**TASK DESCRIPTION**
Start at the line containing "for maker in" and stop at the line containing "obj.parent = None"; copy those lines exactly, both ends included, and no others.

**DATA SUPPLIED**
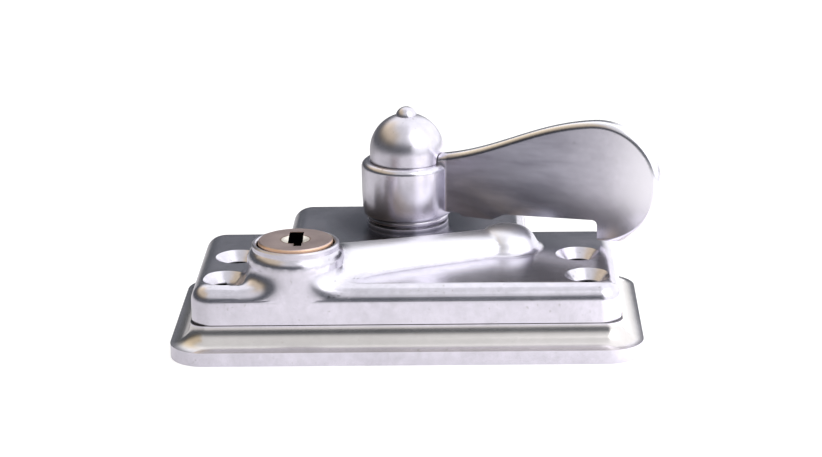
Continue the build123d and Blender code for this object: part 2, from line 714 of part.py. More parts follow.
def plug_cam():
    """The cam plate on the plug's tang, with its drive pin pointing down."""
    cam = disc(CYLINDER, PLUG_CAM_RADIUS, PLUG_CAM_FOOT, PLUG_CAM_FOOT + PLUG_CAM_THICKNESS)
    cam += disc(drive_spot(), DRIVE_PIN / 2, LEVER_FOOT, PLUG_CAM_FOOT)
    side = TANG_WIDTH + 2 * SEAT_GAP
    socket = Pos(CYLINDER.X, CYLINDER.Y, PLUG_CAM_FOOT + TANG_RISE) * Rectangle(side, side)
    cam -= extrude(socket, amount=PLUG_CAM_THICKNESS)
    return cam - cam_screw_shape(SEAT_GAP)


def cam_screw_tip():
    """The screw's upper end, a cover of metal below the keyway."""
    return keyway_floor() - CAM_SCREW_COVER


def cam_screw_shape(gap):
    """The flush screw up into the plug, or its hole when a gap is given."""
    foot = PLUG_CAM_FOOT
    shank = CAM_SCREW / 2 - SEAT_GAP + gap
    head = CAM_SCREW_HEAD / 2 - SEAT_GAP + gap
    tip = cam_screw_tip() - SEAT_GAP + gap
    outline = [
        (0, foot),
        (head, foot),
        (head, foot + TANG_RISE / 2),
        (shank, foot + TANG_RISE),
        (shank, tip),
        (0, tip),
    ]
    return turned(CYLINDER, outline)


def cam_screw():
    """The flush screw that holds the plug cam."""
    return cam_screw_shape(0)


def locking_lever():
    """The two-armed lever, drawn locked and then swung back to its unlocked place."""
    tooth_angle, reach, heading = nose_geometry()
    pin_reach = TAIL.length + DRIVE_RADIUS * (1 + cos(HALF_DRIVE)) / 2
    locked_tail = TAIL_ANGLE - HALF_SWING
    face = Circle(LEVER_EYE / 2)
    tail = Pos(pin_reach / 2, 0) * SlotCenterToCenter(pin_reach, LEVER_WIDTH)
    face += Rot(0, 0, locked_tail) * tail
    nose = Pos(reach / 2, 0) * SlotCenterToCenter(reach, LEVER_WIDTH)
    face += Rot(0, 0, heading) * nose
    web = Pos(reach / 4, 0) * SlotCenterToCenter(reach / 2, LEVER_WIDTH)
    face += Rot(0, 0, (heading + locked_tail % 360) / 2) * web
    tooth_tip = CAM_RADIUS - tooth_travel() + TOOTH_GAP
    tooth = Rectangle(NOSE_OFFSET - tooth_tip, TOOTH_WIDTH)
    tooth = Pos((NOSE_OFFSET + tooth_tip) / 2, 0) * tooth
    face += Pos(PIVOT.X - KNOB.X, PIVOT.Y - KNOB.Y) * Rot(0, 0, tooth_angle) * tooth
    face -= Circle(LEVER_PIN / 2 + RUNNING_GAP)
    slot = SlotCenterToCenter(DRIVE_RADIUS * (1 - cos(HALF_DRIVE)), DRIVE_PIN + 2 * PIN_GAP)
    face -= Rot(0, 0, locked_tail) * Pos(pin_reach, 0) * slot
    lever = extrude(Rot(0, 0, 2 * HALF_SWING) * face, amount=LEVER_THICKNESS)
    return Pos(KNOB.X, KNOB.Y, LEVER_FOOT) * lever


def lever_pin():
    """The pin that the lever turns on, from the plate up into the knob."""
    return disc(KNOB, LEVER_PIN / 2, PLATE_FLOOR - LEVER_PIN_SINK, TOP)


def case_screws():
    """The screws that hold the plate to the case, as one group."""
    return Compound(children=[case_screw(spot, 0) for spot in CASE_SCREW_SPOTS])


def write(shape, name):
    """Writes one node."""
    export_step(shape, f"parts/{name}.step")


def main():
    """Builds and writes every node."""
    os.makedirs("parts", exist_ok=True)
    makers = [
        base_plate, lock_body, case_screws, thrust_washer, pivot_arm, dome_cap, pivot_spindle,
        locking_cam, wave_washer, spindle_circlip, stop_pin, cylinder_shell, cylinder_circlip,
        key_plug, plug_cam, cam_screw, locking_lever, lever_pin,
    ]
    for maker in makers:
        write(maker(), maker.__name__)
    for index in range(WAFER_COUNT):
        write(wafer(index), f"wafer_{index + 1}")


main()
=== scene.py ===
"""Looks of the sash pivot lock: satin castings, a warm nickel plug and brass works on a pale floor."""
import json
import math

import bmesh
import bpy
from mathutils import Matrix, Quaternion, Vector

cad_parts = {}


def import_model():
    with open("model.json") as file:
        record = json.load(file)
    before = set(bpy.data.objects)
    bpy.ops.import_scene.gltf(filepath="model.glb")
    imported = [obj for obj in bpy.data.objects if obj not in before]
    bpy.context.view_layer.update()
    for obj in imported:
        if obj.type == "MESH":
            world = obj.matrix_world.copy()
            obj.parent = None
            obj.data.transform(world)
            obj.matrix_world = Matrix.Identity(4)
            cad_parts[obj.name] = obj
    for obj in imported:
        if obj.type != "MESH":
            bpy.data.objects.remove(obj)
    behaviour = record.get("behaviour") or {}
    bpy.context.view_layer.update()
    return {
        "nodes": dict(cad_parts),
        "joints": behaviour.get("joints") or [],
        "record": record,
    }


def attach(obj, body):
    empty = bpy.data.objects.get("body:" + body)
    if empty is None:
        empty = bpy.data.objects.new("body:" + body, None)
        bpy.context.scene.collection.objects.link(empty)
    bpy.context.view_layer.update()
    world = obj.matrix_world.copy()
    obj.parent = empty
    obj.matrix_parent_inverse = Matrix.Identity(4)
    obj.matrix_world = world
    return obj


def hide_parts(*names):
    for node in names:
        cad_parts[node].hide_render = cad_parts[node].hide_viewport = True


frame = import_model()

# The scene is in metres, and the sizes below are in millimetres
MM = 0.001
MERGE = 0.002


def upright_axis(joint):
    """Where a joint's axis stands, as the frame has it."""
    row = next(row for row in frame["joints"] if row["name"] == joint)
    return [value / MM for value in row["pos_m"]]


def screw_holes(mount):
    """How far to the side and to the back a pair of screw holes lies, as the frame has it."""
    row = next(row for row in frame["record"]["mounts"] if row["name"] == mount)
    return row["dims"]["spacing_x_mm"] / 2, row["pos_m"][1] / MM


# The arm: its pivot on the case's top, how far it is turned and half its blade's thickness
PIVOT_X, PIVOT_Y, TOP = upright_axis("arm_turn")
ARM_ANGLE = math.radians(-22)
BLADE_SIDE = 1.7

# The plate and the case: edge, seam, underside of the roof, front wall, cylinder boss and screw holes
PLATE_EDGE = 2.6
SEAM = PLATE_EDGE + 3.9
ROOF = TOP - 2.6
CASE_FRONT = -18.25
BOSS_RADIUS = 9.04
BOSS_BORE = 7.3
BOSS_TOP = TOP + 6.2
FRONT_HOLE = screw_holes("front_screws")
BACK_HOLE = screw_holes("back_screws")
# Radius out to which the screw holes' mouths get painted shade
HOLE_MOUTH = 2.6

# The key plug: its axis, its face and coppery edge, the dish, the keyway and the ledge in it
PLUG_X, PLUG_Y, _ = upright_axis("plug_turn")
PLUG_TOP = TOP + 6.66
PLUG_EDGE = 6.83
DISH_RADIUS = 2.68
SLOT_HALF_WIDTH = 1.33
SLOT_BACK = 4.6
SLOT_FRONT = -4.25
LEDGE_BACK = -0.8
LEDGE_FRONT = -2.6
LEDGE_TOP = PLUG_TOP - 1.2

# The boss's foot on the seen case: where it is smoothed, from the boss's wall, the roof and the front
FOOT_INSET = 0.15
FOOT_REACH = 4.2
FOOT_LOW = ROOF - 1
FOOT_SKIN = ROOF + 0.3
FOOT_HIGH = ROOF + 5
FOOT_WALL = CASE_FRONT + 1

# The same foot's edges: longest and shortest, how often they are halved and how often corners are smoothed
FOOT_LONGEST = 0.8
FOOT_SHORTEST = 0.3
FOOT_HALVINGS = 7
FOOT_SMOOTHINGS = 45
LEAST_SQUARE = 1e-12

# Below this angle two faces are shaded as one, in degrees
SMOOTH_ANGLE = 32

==

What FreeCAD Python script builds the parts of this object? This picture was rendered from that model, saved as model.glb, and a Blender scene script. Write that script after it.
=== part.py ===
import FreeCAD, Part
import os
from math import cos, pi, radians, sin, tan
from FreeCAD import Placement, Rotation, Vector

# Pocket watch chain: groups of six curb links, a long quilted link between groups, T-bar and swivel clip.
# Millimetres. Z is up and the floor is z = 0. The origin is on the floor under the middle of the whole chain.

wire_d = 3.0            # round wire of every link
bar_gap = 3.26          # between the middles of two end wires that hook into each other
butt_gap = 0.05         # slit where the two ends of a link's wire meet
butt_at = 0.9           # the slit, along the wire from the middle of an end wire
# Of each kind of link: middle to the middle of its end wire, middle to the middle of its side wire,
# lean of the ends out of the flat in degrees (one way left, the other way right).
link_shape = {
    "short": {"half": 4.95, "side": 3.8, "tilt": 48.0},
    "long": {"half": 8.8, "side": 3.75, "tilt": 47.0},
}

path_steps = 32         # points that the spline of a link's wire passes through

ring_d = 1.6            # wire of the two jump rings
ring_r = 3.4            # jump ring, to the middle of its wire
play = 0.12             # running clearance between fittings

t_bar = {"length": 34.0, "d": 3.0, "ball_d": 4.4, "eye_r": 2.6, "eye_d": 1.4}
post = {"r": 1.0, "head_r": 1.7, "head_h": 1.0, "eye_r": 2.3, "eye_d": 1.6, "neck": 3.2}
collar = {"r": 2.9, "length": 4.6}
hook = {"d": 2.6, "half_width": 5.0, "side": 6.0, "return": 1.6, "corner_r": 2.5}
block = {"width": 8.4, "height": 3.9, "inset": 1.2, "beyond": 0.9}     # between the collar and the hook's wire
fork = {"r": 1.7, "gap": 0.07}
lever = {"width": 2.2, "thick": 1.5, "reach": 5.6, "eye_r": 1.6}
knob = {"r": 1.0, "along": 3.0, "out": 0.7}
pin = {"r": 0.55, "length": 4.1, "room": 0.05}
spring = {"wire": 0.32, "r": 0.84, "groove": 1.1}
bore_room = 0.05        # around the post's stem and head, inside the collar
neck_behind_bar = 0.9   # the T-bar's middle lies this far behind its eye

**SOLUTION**
    for maker in makers:
        write(maker(), maker.__name__)
    for index in range(WAFER_COUNT):
        write(wafer(index), f"wafer_{index + 1}")


main()
=== scene.py ===
"""Looks of the sash pivot lock: satin castings, a warm nickel plug and brass works on a pale floor."""
import json
import math

import bmesh
import bpy
from mathutils import Matrix, Quaternion, Vector

cad_parts = {}


def import_model():
    with open("model.json") as file:
        record = json.load(file)
    before = set(bpy.data.objects)
    bpy.ops.import_scene.gltf(filepath="model.glb")
    imported = [obj for obj in bpy.data.objects if obj not in before]
    bpy.context.view_layer.update()
    for obj in imported:
        if obj.type == "MESH":
            world = obj.matrix_world.copy()
            obj.parent = None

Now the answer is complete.